Pour obtenir une dissolution au degré convenable, on verse une quantité donnée d’eau dans un récipient, on trempe deux doigts dans ce liquide, et on verse doucement la potasse jusqu’au moment où les doigts glissent l’un contre l’autre comme enduits d’un corps gras. La brosse est trempée dans cette solution, puis une première fois passée à plusieurs reprises sur la forme en un mouvement circulaire, et une deuxième fois dans le sens des lignes de la composition ; les bois, les garnitures, le châssis sont également lavés.

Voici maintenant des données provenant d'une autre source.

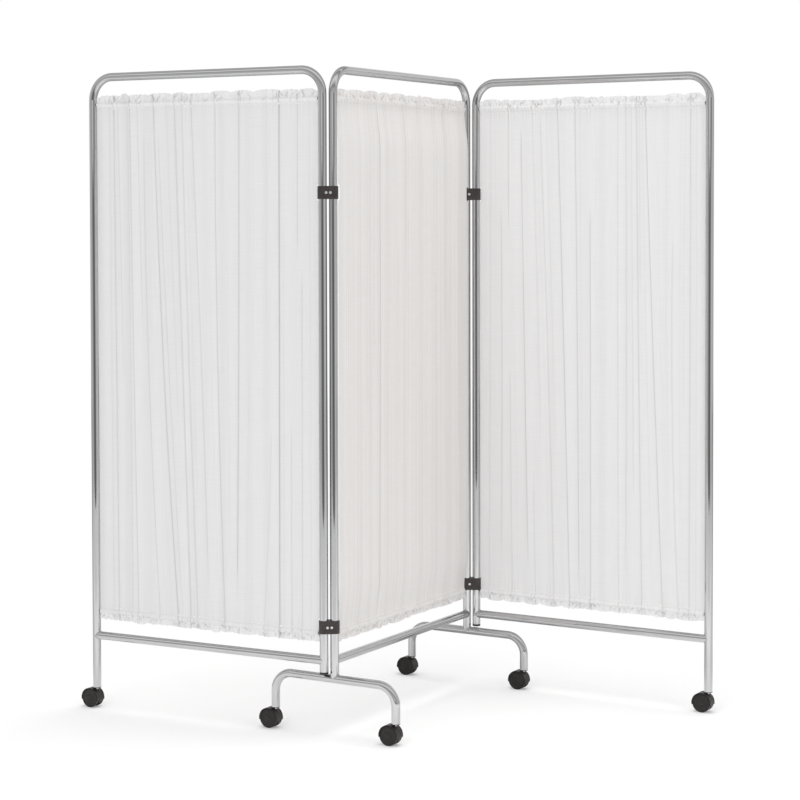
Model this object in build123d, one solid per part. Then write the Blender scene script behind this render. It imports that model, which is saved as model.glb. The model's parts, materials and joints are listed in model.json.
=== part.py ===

Après ce premier nettoyage, la forme est à l’aide de la brosse passée à l’eau ; puis elle est rincée convenablement, soit en la soumettant à l’action d’un jet puissant, soit en l’inondant d’une grande quantité d’eau.

Quelque bien lavée à la potasse que soit une forme, elle sera mal nettoyée si le rinçage est insuffisant : la distribution qui en sortira sera désastreuse, et les doigts des compositeurs noircis et rongés par le mélange d’encre, de potasse et de pétrole ou d’essence en diront assez sur la négligence de l’imprimeur.

Il est indispensable de rappeler ici que les gravures sur zinc ne doivent, en aucun cas, être lavées avec une dissolution de potasse, en raison de l’action nocive de ce produit qui oxyde rapidement le zinc. Il faut éviter également le lavage à l’eau courante de ces mêmes gravures. Lorsque, par inadvertance, des zincs ont été rincés à l’eau, il est bon de les sécher immédiatement, puis de les graisser abondamment avec une huile légère, et ensuite de les enduire d’une dissolution de bitume de Judée.

Les gravures sur bois, rincées trop abondamment à l’eau froide ou chaude, ont le grave défaut de se disjoindre, si elles sont en plusieurs pièces, ou de se casser lorsqu’elles sont d’un seul morceau. Il est préférable, pour tous ces bois, même s’ils ont été trempés dans l’huile bouillante, de se borner à un simple lavage à l’essence de pétrole. Le nettoyage terminé, les bois sont retirés et remplacés par des garnitures ; les formes peuvent alors être portées au lessivage pour être rincées à grande eau.